Kaylie Smith’s Phantasma is less interested in spectacle for its own sake than in what horror reveals about inheritance, desire, and choice. Across Ophelia Grimm’s journey, the novel returns to one central question: what parts of ourselves are truly ours, and what have been handed down to us by family, fear, or fate?

  • Inheritance as both burden and identity. From the opening ritual in Grimm Manor, Ophelia inherits not only her mother’s necromantic power but also her family’s grief, debt, secrecy, and expectations. The manor’s foreclosure, Tessie’s hidden past in Phantasma, and Genevieve’s secret investigations all show that legacy in this novel is never simple treasure; it is obligation. Yet the book gradually turns this burden into possibility. Tessie’s late message to “build your own legacy,” and the epilogue’s vision of remaking Grimm work into something kinder, reframes inheritance as something Ophelia can transform rather than merely obey.

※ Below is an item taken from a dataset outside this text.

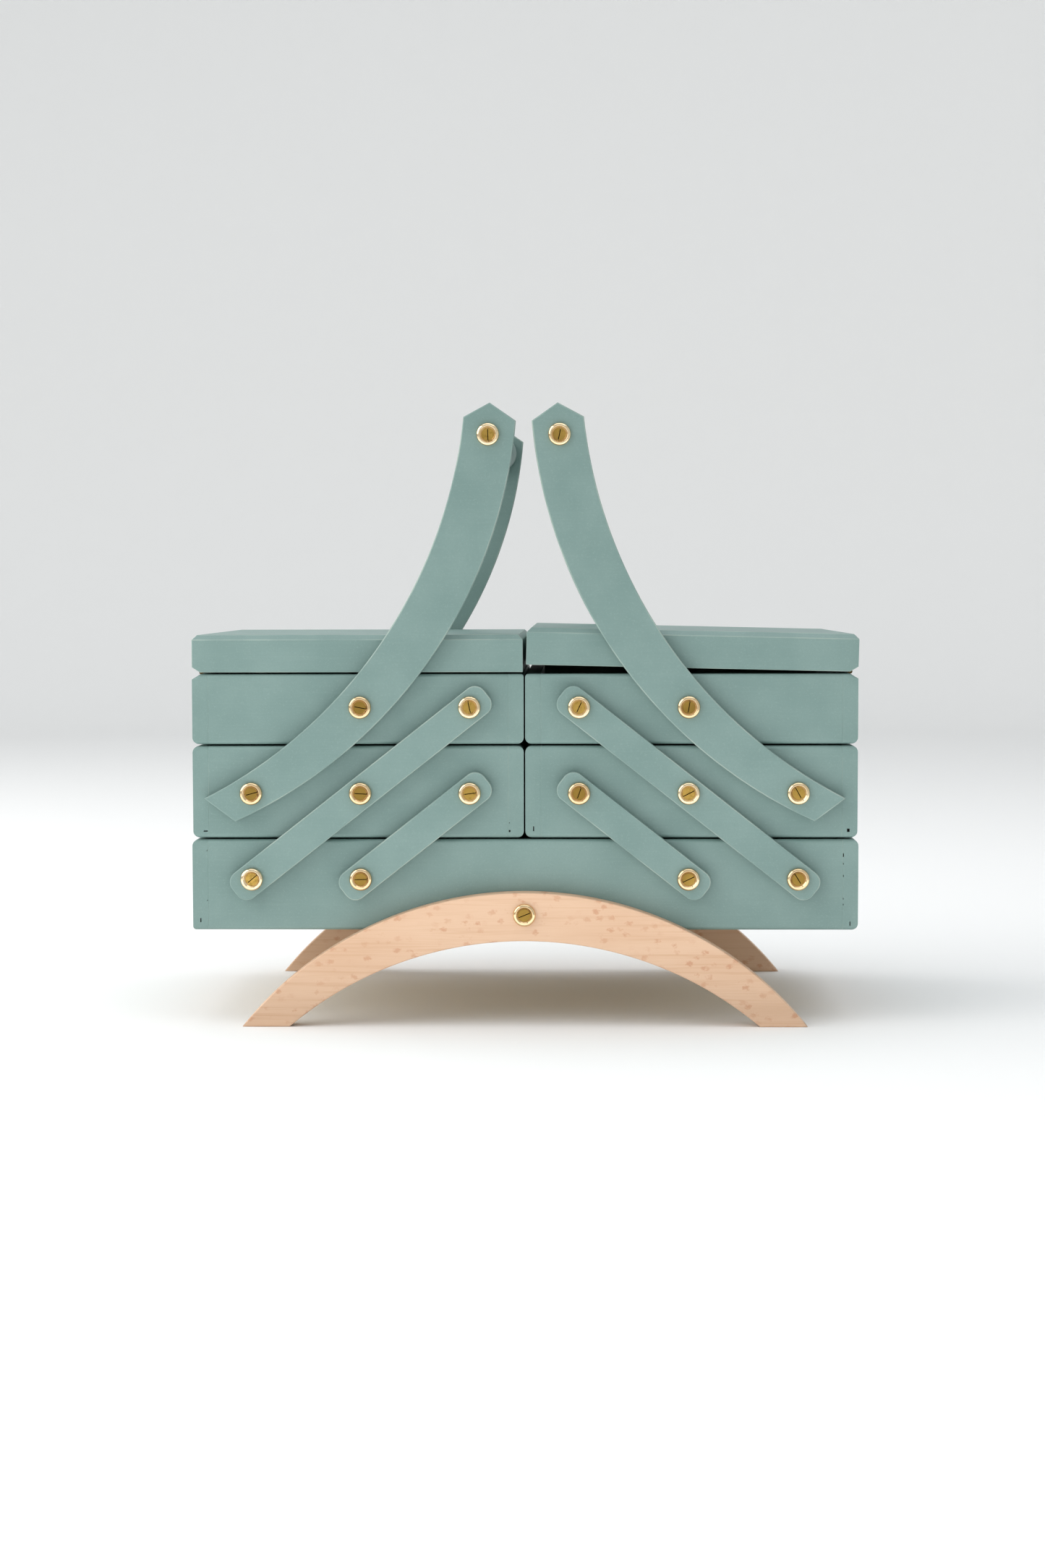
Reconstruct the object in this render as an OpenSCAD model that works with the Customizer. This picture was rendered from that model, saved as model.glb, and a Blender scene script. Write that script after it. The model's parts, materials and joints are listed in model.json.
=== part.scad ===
// Cantilever sewing box. A base box stands on two arched feet. On each side it carries a lower tray,
// an upper tray and a hinged lid, on long and short levers and a curved handle, at the front and rear.
// The origin is on the floor under the middle of the box: +X to the right, front towards -Y, +Z up.

/* [Box] */
// Width of the base box
box_w = 300; // [250:1:380]
// Depth over the front and rear boards
box_d = 170; // [130:1:220]
// Clear height under the base box
base_z = 42.6; // [36:0.2:52]
// Height of the base box
base_h = 41; // [34:0.2:52]
// Height of the lower trays
lower_h = 41.4; // [34:0.2:52]
// Height of the upper trays
upper_h = 31.5; // [26:0.5:44]
// Height of the lids
lid_h = 16.8; // [13:0.2:24]
// How far each tray's outer end stands back from the end of the base
tray_back = 0.5; // [0:0.1:2]
// Gap between one tier and the next
tier_gap = 0.8; // [0.6:0.1:2]
// Gap between the left and right trays
tray_seam = 0.7; // [0.6:0.1:3]
// Gap between the left and right lids
lid_seam = 1.4; // [1:0.1:4]

/* [Boards] */
// Thickness of the front, rear and end boards
wall = 7; // [6:0.2:10]
// Thickness of the floor panels
floor_t = 3; // [2:0.2:4]
// Depth of the groove that holds a floor panel
groove_deep = 3.5; // [2:0.1:4]
// Room round a floor panel in its groove
groove_room = 0.3; // [0.1:0.1:1]
// Height of the trays' grooves above their bottom edge
tray_groove_up = 3; // [2:0.2:6]
// Height of the base's groove above its bottom edge
base_groove_up = 4.6; // [2:0.2:8]
// Thickness of the panel on top of a lid
lid_top_t = 5; // [3.5:0.2:8]

/* [Edges] */
// Radius of the corners seen from the front
corner_r = 3; // [1:0.1:5]
// Radius of the long front and rear edges
edge_r = 1.6; // [0.5:0.1:3]
// Width of the bevel round the top of a lid
lid_bevel = 2.2; // [1:0.1:3.4]
// Width of the hinge notch's bevels
notch_w = 3.7; // [2.5:0.1:5]
// Height of the hinge notch's bevels
notch_h = 2.3; // [1.5:0.1:4]

/* [Levers] */
// Distance of the outer pivots from the end of the base
pivot_in = 27.5; // [20:0.5:40]
// Distance of the inner pivots from the middle of the box
pivot_mid = 24.5; // [18:0.5:36]
// Height of the base's pivots above its bottom edge
base_pivot_up = 23.6; // [16:0.2:30]
// Height of the upper trays' pivots above their bottom edge
upper_pivot_up = 16.7; // [12:0.1:22]
// Width of a lever
lever_w = 14.3; // [12:0.1:20]
// Thickness of a lever and of a handle arm
lever_t = 5.5; // [4:0.1:8]
// Length of a lever past its end pivots
lever_over = 9.9; // [7:0.1:12]
// Radius of a lever's corners
lever_r = 5; // [2:0.1:6]
// Gap between a lever and the face behind it
lever_gap = 0.4; // [0.3:0.1:1]

/* [Handle] */
// Distance of each grip from the middle of the box
grip_x = 15.9; // [12:0.1:26]
// Height of the grips above the lids
grip_up = 88.8; // [70:1:120]
// Diameter of a grip
grip_dia = 18; // [12:1:22]
// Width of an arm at its lower pivot
arm_low_w = 16.7; // [14:0.1:20]
// Width of an arm at the grip
arm_top_w = 23.4; // [20:0.1:28]
// Turn from the grip to where an arm would be widest, in degrees
arm_lean = 8.5; // [0:0.5:15]
// Distance of an arm's lower end cut from its lower pivot
arm_end = 14.5; // [11:0.1:18]
// Slope of the lower end cut, in degrees
arm_end_slope = 36.8; // [20:0.1:50]
// Distance of the two head cuts from the grip's screw
head_reach = 12; // [10:0.1:15]
// Half of the turn between the two head cuts, in degrees
head_half = 31.5; // [20:0.5:45]
// Turn of the head cuts towards the middle of the box, in degrees
head_tilt = 4; // [-10:0.5:15]

/* [Feet] */
// Height of the arch's crown above the base's bottom edge
foot_up = 17.8; // [14:0.2:26]
// Distance of a foot's tips from the ends of the base
foot_in = 23.1; // [10:0.1:40]
// Height of wood at the crown
foot_w = 21.7; // [14:0.1:30]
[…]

  • Love as danger, curse, and salvation. Phantasma repeatedly warns contestants to “fall in love at your own risk,” and the novel takes that warning seriously. The histories of Tessie and Gabriel, Luci’s punishment in the Deceit trial, and the backstory of Salemaestrus all present love as something that systems of power try to control and punish. But the novel also insists that love remains worth the cost. Ophelia and Blackwell’s relationship is risky, often manipulated by Phantasma’s illusions, yet it becomes the force that helps both characters reclaim themselves. Love here is not sentimental escape; it is the one thing strong enough to oppose Hell’s logic of transaction and spectacle.
  • The terror of the mind—and the refusal to be defined by it. Ophelia’s Shadow Voice, compulsions, and catastrophic thinking are not treated as mere gothic decoration. They shape how she moves through grief, fear, and the trials themselves, especially when Phantasma weaponizes her deepest fear: losing control of herself. What makes this theme powerful is that the novel never “cures” Ophelia into simplicity. Instead, it shows her learning that intrusive darkness does not equal moral corruption. Blackwell’s repeated insistence that she is not broken culminates when Ophelia rejects the Shadow Voice as her true self.
  • Secrets, bargains, and the cost of survival. Nearly every major relationship is structured by concealment or contract: Tessie’s bargains, Genevieve’s diary, Blackwell’s blood oath, the Devils’ terms, and Phantasma’s rule that every gain demands payment. The trials literalize this economy—Greed makes survival depend on others falling, Wrath demands a sacrifice, and Fraud turns love into lethal uncertainty. Against that world of bargains, Ophelia’s most meaningful acts are the ones that resist pure self-interest: saving others in the maze, choosing Genevieve’s safety over victory, and finally making choices rooted in love rather than fear.

In the end, Phantasma argues that darkness is real, inherited, and intimate—but not final. What saves Ophelia is not purity. It is her decision to choose connection, truth, and self-definition anyway.